Steve McQueen appeared in May, 1985, preceded by the single When Love Breaks Down which finally reached the dizzy heights of Number 25 upon its third release in autumn 1985, just in time to block the release of Protest Songs, a new collection of McAloon material recorded with more urgency and less obsessive attention to detail than Steve McQueen. Protest Songs still languishes in the tape store but Steve McQueen established Prefab Sprout as the ultimate “intelligent young man’s group” , beloved by the discerning but perhaps a little too “adult” for popular taste.

Such discriminations make McAloon squirm, and the notion that Prefab Sprout helped launch the wave of Steely Dan-inspired groups that resulted in the likes of Danny Wilson and Deacon Blue would probably upset him. Certainly the arrival of producer Thomas Dolby found him “learning not to screech for the first time” as Dolby contrasted the sweetness in the voices of Paddy and Wendy and gave the songs the kind of imaginative settings they deserved. Almost three years later, Prefab Sprout returned with From Langley Park To Memphis, doubled their record sales in Britain and much of Europe, enjoyed a major hit with Paddy’s celebration of a minor rock has-been, The King Of Rock And Roll, and proved that McAloon’s elaborate wordplay was finally attaining the kind of simplicity that bypasses words like “intelligent”.

Much of From Langley Park To Memphis celebrates the value of enchantment, of perpetual wonder, and the golden glow of memory. “A song like Enchanted on the record is about finding something to be excited about year after year. I understand Michael Jackson wanting to sit in his house and watch Disney films with his Pirates Of The Caribbean in the backyard, wanting to stay in touch with wonder. Nothing ever hits you again with the force that it did at 18. I’ve turned 30 and that’s only just dawned on me. A lot of it is just nostalgia, I suppose, but you don’t know then that you can’t achieve everything you set out for yourself.”

Paddy McAloon is a 1980s writer who doesn’t care for categorisation. He dislikes Bruce Springsteen’s “myth of the blue collar worker” because it’s become a cliché and yet cringes at the thought that he himself is a detached ironist, doomed to write in quotes.
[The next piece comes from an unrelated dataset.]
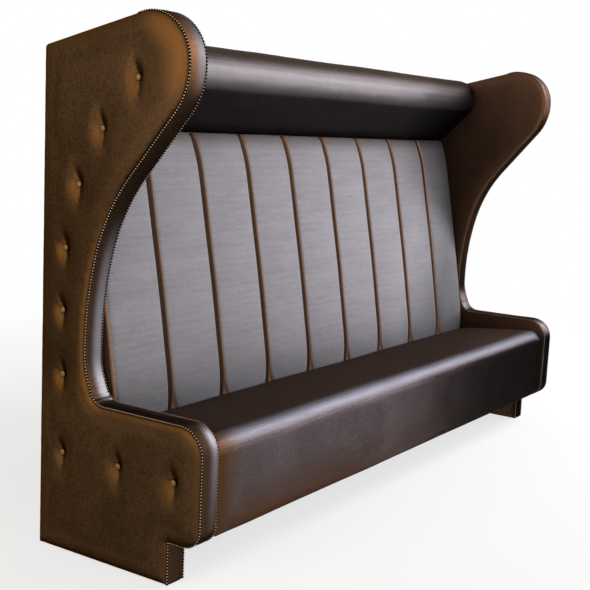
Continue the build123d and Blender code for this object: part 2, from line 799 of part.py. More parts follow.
# Bolts and inserts that join the seat box and the back to the side panels
HEAD_X = INNER_X - RAIL_T
with BuildPart() as panel_bolts:
    with Locations(*across(PANEL_BOLTS, HEAD_X)):
        Cylinder(
            BOLT_HEAD_R, BOLT_HEAD_T, align=(Align.CENTER, Align.CENTER, Align.MAX)
        )
        Cylinder(
            BOLT_R,
            CORE_IN_X + BOLT_IN_CORE - HEAD_X,
            align=(Align.CENTER, Align.CENTER, Align.MIN),
        )
    with BuildSketch(Plane.YZ.offset(HEAD_X - BOLT_HEAD_T)):
        for reach, z in PANEL_BOLTS:
            with Locations(yz(reach, z)):
                RegularPolygon(BOLT_SOCKET_W / 2, 6, major_radius=False)
    extrude(amount=BOLT_SOCKET_DEPTH, mode=Mode.SUBTRACT)
both_sides(panel_bolts, "panel_bolts")

with BuildPart() as panel_inserts:
    with BuildSketch(Plane.YZ.offset(CORE_IN_X)):
        for reach, z in PANEL_BOLTS:
            with Locations(yz(reach, z)):
                Circle(INSERT_R)
                Circle(BOLT_R + BOLT_CLEAR, mode=Mode.SUBTRACT)
    extrude(amount=INSERT_L)
both_sides(panel_inserts, "panel_inserts")
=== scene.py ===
"""Looks of the restaurant booth bench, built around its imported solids.

Metres. X runs along the bench, the sitter looks towards -Y, +Z is up. Most places
are given as a reach, a distance forward from the wall plane, and a height.
"""
import math

import bmesh
import bpy
import numpy as np
from mathutils import Matrix, Vector
from mathutils.geometry import delaunay_2d_cdt

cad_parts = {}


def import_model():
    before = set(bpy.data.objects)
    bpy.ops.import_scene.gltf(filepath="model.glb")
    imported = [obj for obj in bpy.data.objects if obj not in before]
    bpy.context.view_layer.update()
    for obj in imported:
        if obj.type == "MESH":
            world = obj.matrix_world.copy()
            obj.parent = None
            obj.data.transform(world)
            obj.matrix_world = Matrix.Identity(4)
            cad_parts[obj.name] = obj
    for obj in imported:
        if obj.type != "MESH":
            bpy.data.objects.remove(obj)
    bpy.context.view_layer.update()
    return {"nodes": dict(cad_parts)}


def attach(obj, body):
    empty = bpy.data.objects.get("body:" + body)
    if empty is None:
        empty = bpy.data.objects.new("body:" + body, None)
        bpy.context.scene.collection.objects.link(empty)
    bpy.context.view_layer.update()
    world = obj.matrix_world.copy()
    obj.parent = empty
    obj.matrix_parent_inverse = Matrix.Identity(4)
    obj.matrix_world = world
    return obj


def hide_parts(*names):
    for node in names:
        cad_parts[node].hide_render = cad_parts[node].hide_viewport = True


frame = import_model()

# Sizes that the solids share
SEAM_X = 1.330  # the outer seam of each side panel
PANEL_T = 0.074  # between a side panel's two seams
HALF_T = PANEL_T / 2
FACE_PUFF = 0.008
COVER_T = 0.012
ARM_REACH, ARM_TOP_Z, ARM_UNDER_Z, FOOT_REACH = 0.653, 0.4935, 0.136, 0.536
BAND_CROWN = 0.011
EDGE_BAND_CROWN = 0.004
# share of the way along the front band, and share of its full crown there
CROWN_SHARES = np.array([
    (0.0, EDGE_BAND_CROWN / BAND_CROWN), (0.06, 0.32), (0.15, 0.32), (0.50, 0.32),
    (0.62, 0.42), (0.72, 0.60), (0.80, 0.94), (0.85, 1.00), (0.90, 0.90),
    (0.94, 0.45), (0.97, 0.16), (1.0, 0.14)])
BAND_START = 0.365  # reach at which the edge band ends and the front band begins
WALL_Y = (ARM_REACH + BAND_CROWN) / 2
REAR_H = 1.567
TAN_TOP = math.tan(math.radians(13.3))
FLOOR_Z = 0.003
WING_REACH = 0.5615
THROAT_REACH = 0.259
WAIST_REACH = 0.1845
VALLEY_REACH = 0.226
RISE = REAR_H - ARM_TOP_Z
INNER_X = SEAM_X - PANEL_T - FACE_PUFF
TAN_PITCH = math.tan(math.radians(5.7))
SEAT_REACH = 0.645
CUSHION_REAR = 0.2364
SEAT_UNDER_Z = 0.152
SEAT_BACK_Z = 0.418  # where the seat's top meets the back
DECK_FRONT = 0.623
PAD_LOW_REACH, BACK_LOW_Z, BACK_TOP_Z = 0.227, 0.340, 1.320
BOARD_LOW, BOARD_TOP = 0.165, 0.022
TOP_BOARD_TOP_Z = 1.565
PAD_COUNT = 9
PAD_PITCH = 2 * INNER_X / PAD_COUNT
BUTTON_PLACES = [
    (ARM_REACH * reach, REAR_H * z)
    for reach, z in (
        (0.578, 0.942), (0.374, 0.847), (0.234, 0.740),
        (0.154, 0.615), (0.142, 0.492), (0.147, 0.364),
        (0.153, 0.205), (0.511, 0.207), (0.845, 0.205),
    )
]
# reach, height and rounding of a side panel's corners, clockwise from its rear foot
PANEL_CORNERS = [
    (0.0, FLOOR_Z, 0),
    (0.0, REAR_H, 0.011),
    (WING_REACH, REAR_H + WING_REACH * TAN_TOP, 0.145),
    (WING_REACH, ARM_TOP_Z + RISE * 0.8790, 0.208),
    (THROAT_REACH, ARM_TOP_Z + RISE * 0.5526, 0.606),
    (WAIST_REACH, ARM_TOP_Z + RISE * 0.2960, 1.106),
    (WAIST_REACH, ARM_TOP_Z + RISE * 0.0990, 0.220),
    (VALLEY_REACH, ARM_TOP_Z, 0.060),
    (ARM_REACH, ARM_TOP_Z, 0.083),
    (ARM_REACH, ARM_UNDER_Z, 0.060),
    (FOOT_REACH, ARM_UNDER_Z, 0),
    (FOOT_REACH, FLOOR_Z, 0),
]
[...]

He knows his white suit and gabbling enthusiasm make him look “like Peter O’Toole in My Favourite Year” on television and would prefer to remain unknown, a songwriter whose interests are wider than either self-revelation or self promotion. Ask him how he expects to become a rock star if he keeps shaving his beard off and then growing it back and he’ll shrug.

“I don’t have a persona. I’m not well known enough and I think the notion of the authentic rock persona ended when Bowie came along and said the obvious. I don’t really want to be known because look what it does to the imagination. As soon as everybody knows about you, you become the ‘decent guy’ and I’m not sure that does you or the group a lot of good. I like finding people through their records. If you don’t know too much about people, their charisma stays intact. Then it doesn’t spill out when you’re off-duty. There’s only so much of it, after all.”